Hats! Glorious Hats!

Among the thousands of clothing items out there, my favorites have always been hats. I simply love them. Alas, I look terrible in them and when I wear one, my well-meaning friends and family regard me with expressions of disbelief and horror and I realize I have again disgraced myself. I know their glances are not so well-meaning. But I love hats anyway and have been on a life-long search for one in which I’ll look great and won’t make people recoil. So far, no luck.


Hats have always been one of the ways people used to establish their own persona, and likewise to identify that of acquaintances in a crowd; People could always recognize who were the less wealthy and who were not, by their hats. Down through time and history, hats have marked who were the ones in charge, who were the worker bees, and who were not. It’s not like that today, because even kings and queens are seen sporting baseball caps, but back in the day, hats announced one’s identity and often even one’s occupation.

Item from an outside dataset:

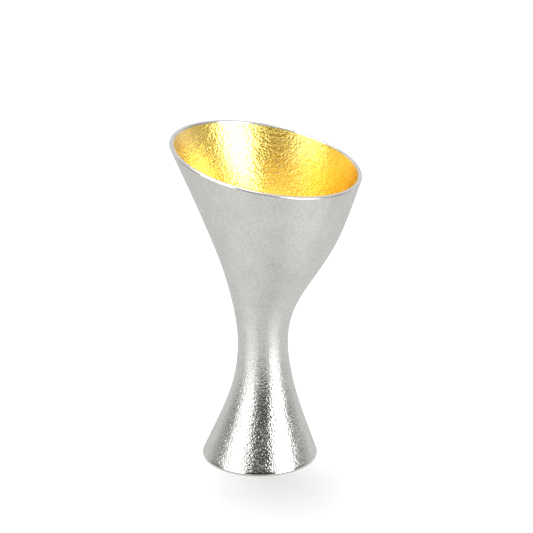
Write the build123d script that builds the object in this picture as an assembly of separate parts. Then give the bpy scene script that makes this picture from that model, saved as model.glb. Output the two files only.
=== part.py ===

Were hats always worn for warmth? Frequently, but mostly, I think, they were a status symbol. Here in Maine, most of us care little for High Fashion head gear when the temps dive below zero and our nose hairs freeze into tiny spears. Hats, to those of the cold weather persuasion, are essential for life itself. But when the temps rise a bit, hats can display a bit more message. After all, we humans were not given gigantic boney head crests or colorful apices to flash about like a prehistoric reptile. Now, all we have up there is hair, so we have to put something on top to show we are better, richer, smarter and definitely taller. As time passed, we worked at wearing expensive headpieces, often bejeweled, to tell the world we were upper crust. After all, only the lowly working class wore working class hats so everyone would know their place in the caste system which we pretend we don’t have here in the US. It would have been unseemly if a shabby laborer’s hat were on the head of a big deal business mogul.


And so many hats in the last of the 1800s became large and fancy and were often adorned with feathers, so much so that bird species found themselves on the tottering edge of extinction. Many millions of birds had to die so that milady could have their long, beautiful tail feathers, wobbling and waving on her crazy hat. Sometimes even the entire bird, now taxidermed, would be wired to her chapeau, perched firmly amongst fake flowers and grapes. The more dead animals and birds, fake flowers, real feathers, veils, strings of pearls and other “jewels” and ribbons that a woman could pile onto her hat, the more she hoped it would proclaim she was a wealthy, upper mucky-muck.


And those huge platters-of-everything hats were a status symbol, and they were glorious! The old photos of them are wondrous to see. One wonders how female necks could support all that finery; and how did women anchor those creations to their heads? I’ll tell you—hat pins, a huge business back then, now gone the way of the buggy whip trade.


Regardless of temperature, precipitation and wind velocity, atop their heads were those huge, overly-decorated gaudy, amazing platters covered with anything and everything. Women seemed able to walk the streets in hurricanes, those enormous, gorgeous displays staying in place. They could because of those long, expensive hat pins and also because women back then grew their hair out, and out, and out—and then twisted it up on their heads in what was the Gibson Girl look---and so to that large nest they pinned those huge examples of au courant millinery. Milliners back then were always busy. Not so much anymore.


Today’s women would not think of wearing those gigantic, heavily laden hats as status symbols, but let’s be honest; we do like to flash a little Prada, Gucci, Coach, Chanel, and Versace if we are lucky enough to snag one of those labeled items from Goodwill.


Women back then---well, they were something else! They really did suffer for their beauty. But in those days, and maybe even in these days, grandmothers’ advice for their long-suffering granddaughters is that it “takes pains to have beauty.” Back in the 1800s, it surely did. Today’s women would never endure such idiocy. Beauty can actually be comfortable. So can status symbols.